STATED TASK:
The data must be written out once more, precisely as given.

DATA PROVIDED:
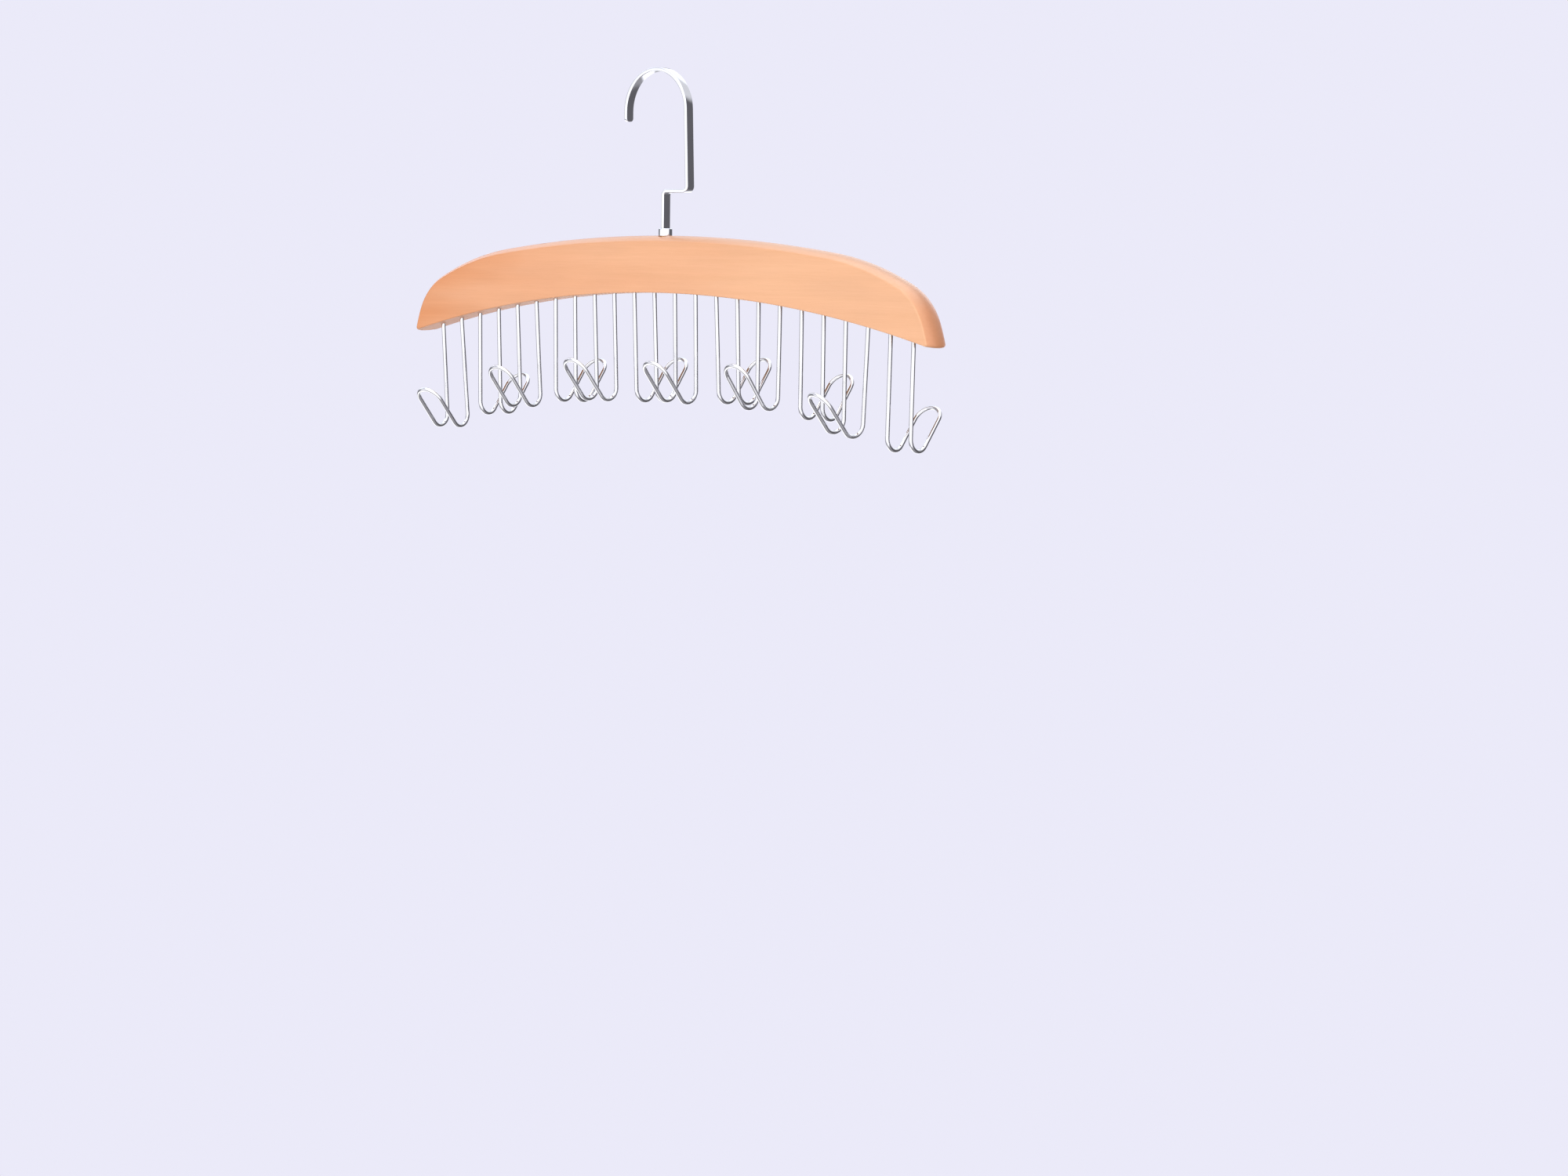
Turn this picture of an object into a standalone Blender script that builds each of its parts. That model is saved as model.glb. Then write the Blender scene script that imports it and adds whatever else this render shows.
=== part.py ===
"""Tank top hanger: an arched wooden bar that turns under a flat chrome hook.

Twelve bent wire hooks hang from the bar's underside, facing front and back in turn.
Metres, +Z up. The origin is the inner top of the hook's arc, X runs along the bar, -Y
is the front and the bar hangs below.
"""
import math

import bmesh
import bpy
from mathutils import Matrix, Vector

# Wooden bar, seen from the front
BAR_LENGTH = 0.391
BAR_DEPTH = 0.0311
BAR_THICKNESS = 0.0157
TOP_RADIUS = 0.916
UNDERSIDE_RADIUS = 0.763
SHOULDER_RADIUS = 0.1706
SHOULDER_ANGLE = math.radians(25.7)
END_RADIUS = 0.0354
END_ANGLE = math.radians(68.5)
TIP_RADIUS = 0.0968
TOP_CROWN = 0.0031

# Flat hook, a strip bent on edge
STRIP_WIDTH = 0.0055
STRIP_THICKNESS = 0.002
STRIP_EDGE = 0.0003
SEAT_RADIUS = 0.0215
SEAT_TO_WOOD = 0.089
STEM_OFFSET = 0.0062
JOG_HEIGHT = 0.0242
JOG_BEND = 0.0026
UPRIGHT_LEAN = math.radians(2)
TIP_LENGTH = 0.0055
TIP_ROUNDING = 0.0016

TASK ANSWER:
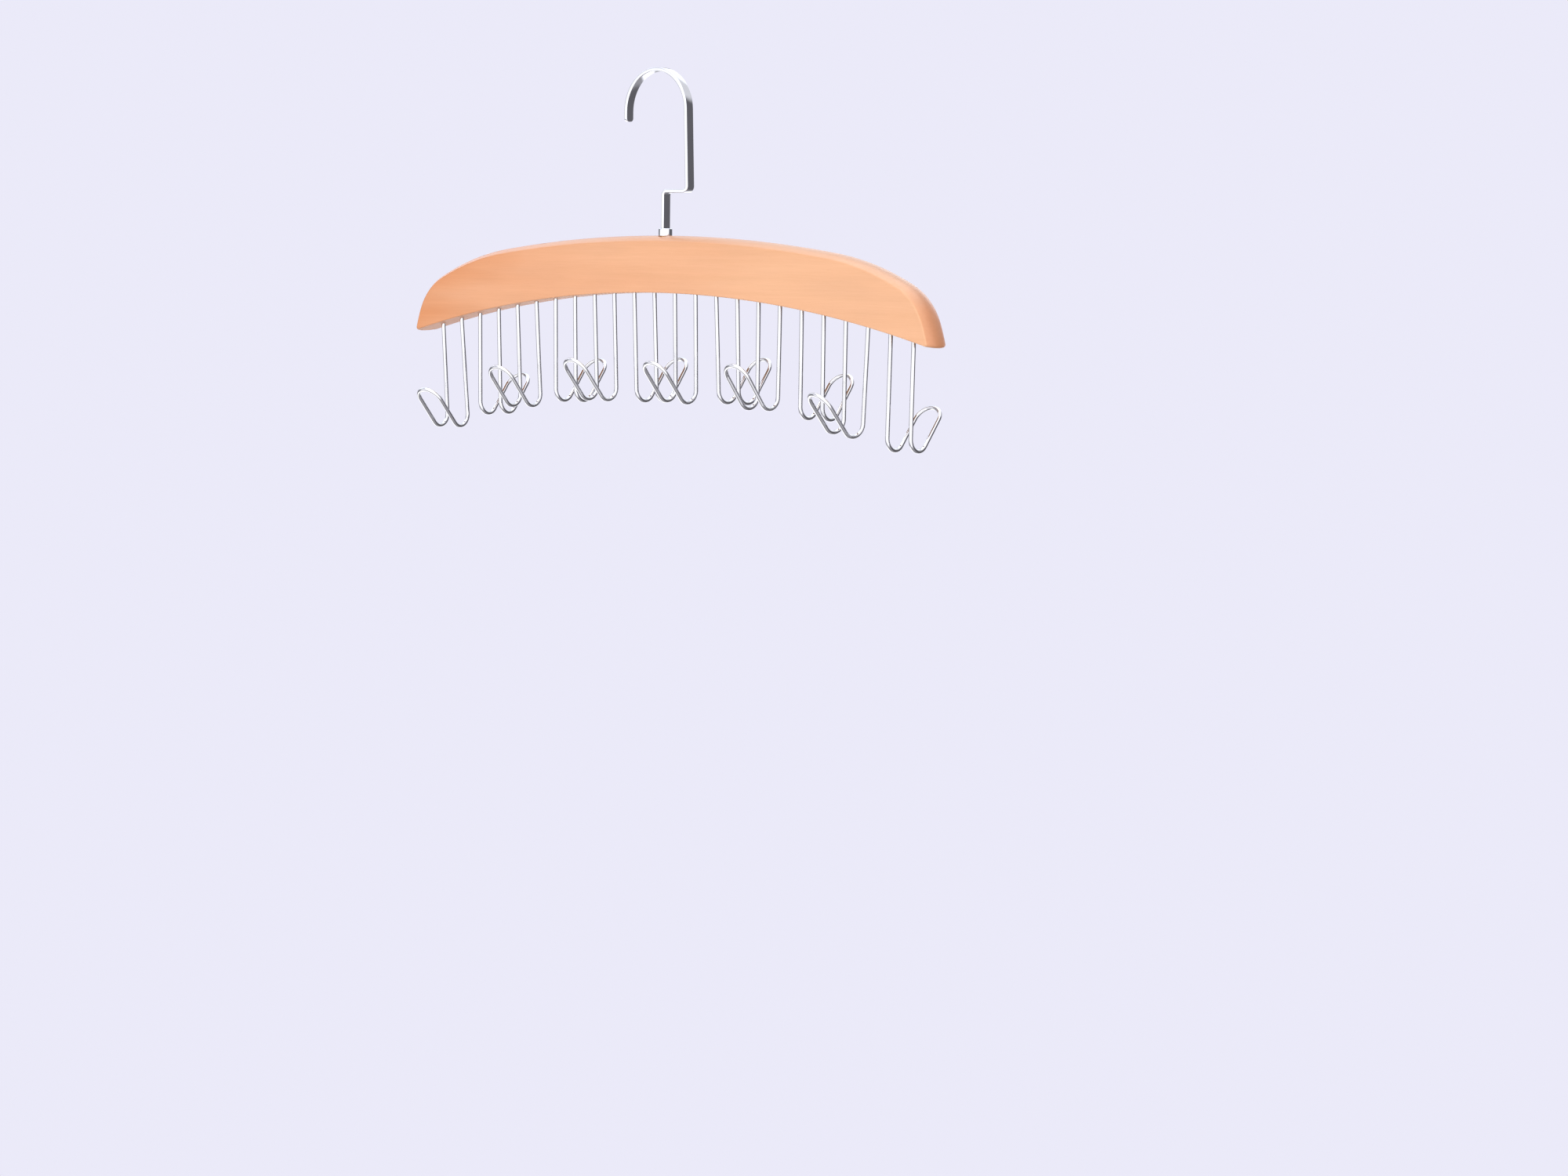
Turn this picture of an object into a standalone Blender script that builds each of its parts. That model is saved as model.glb. Then write the Blender scene script that imports it and adds whatever else this render shows.
=== part.py ===
"""Tank top hanger: an arched wooden bar that turns under a flat chrome hook.

Twelve bent wire hooks hang from the bar's underside, facing front and back in turn.
Metres, +Z up. The origin is the inner top of the hook's arc, X runs along the bar, -Y
is the front and the bar hangs below.
"""
import math

import bmesh
import bpy
from mathutils import Matrix, Vector

# Wooden bar, seen from the front
BAR_LENGTH = 0.391
BAR_DEPTH = 0.0311
BAR_THICKNESS = 0.0157
TOP_RADIUS = 0.916
UNDERSIDE_RADIUS = 0.763
SHOULDER_RADIUS = 0.1706
SHOULDER_ANGLE = math.radians(25.7)
END_RADIUS = 0.0354
END_ANGLE = math.radians(68.5)
TIP_RADIUS = 0.0968
TOP_CROWN = 0.0031

# Flat hook, a strip bent on edge
STRIP_WIDTH = 0.0055
STRIP_THICKNESS = 0.002
STRIP_EDGE = 0.0003
SEAT_RADIUS = 0.0215
SEAT_TO_WOOD = 0.089
STEM_OFFSET = 0.0062
JOG_HEIGHT = 0.0242
JOG_BEND = 0.0026
UPRIGHT_LEAN = math.radians(2)
TIP_LENGTH = 0.0055
TIP_ROUNDING = 0.0016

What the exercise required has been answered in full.